Jung’s warning in “The Undiscovered Self” centers on the danger of being absorbed by the collective. Building from this, he strives to preserve a space for the individual amidst the forces of “mass man” or “mass-mindedness”— the influence of the masses and the collective. Written nearly 70 years ago, it is still striking how Jung’s themes and concerns remain just as relevant as the question of the dignity and distinctiveness of the individual continues to be challenged. Today, we increasingly grapple with what it means to be human and how, as theologian Paul Lehmann (1906-1994) urged in Ethics in a Christian Context, “to keep human life human.” How do we preserve a space for the individual?

Jung’s essay offers his own “counterbalances” to the powers at hand, providing a prescription for these persistent ills. This relevance is why, of all Jung’s writings, I find myself returning to this piece time and again. I’m particularly looking forward to taking a deep dive into this text and discussing it with others in my upcoming reading course hosted by the Jung Society of Washington.

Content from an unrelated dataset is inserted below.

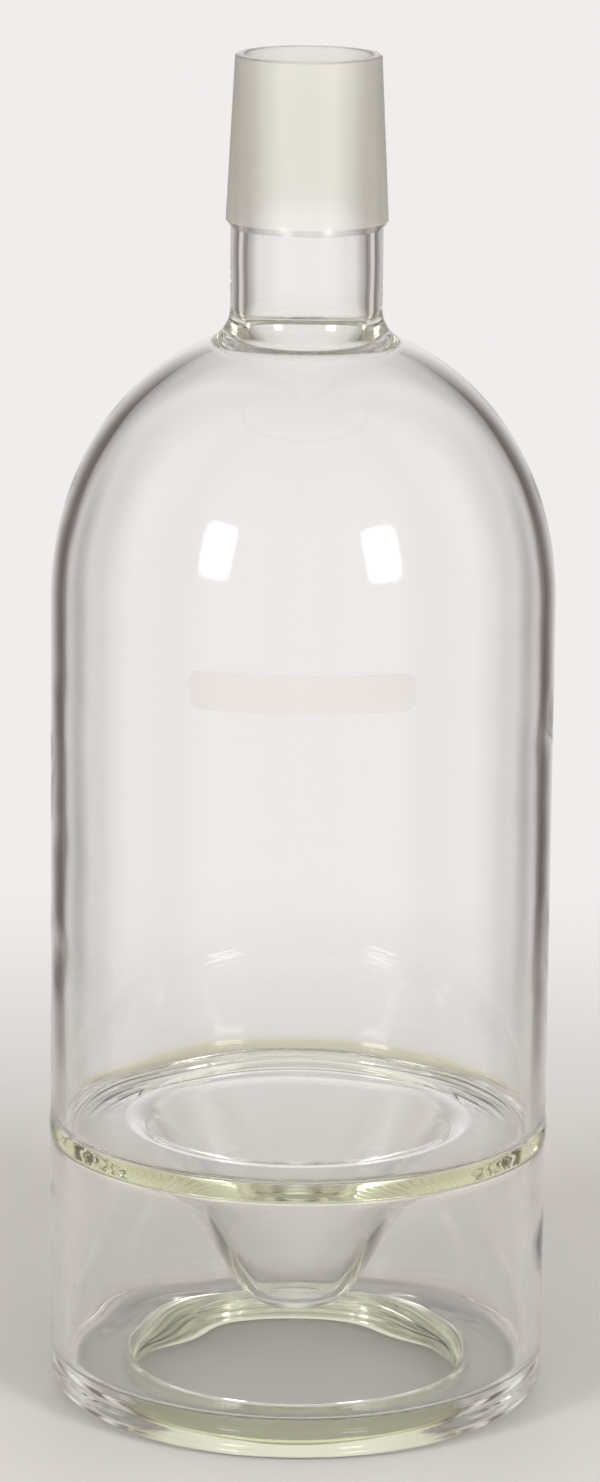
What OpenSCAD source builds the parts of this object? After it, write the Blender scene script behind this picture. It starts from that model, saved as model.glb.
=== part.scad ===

When an individual conforms to the collective and relinquishes moral responsibility to the crowd, they enter a precarious and dangerous psychological state. In this state, self-knowledge weakens, and the individual becomes vulnerable to collective possession. As a result, the individual is exposed to the power and overwhelming influence of tyrannical ideologies and institutions, both political and religious, which undermine the individual’s foundation and dignity.

What is required, according to Jung, is for the individual to be differentiated from the collective, to have a sense and understanding of oneself, a “self-knowledge” that is apart from or transcendent to the collective. The problem, as Jung knew all too well, is this:

Most people confuse “self-knowledge” with knowledge of their conscious ego-personalities. Anyone who has any ego-consciousness at all takes it for granted that he knows himself. But the ego knows only its own contents, not the unconscious and its contents. People measure their self-knowledge by what the average person in their social environment knows of himself, but not the real psychic facts which are for the most part hidden from them (CW 10, par.491).

The kind of self-knowledge that Jung is talking about here, the kind required to counter the influence of mass-mindedness, is a connection and relationship to the deepest wisdom and knowledge of the psyche, to the Self, the Self manifesting itself in and through an individual.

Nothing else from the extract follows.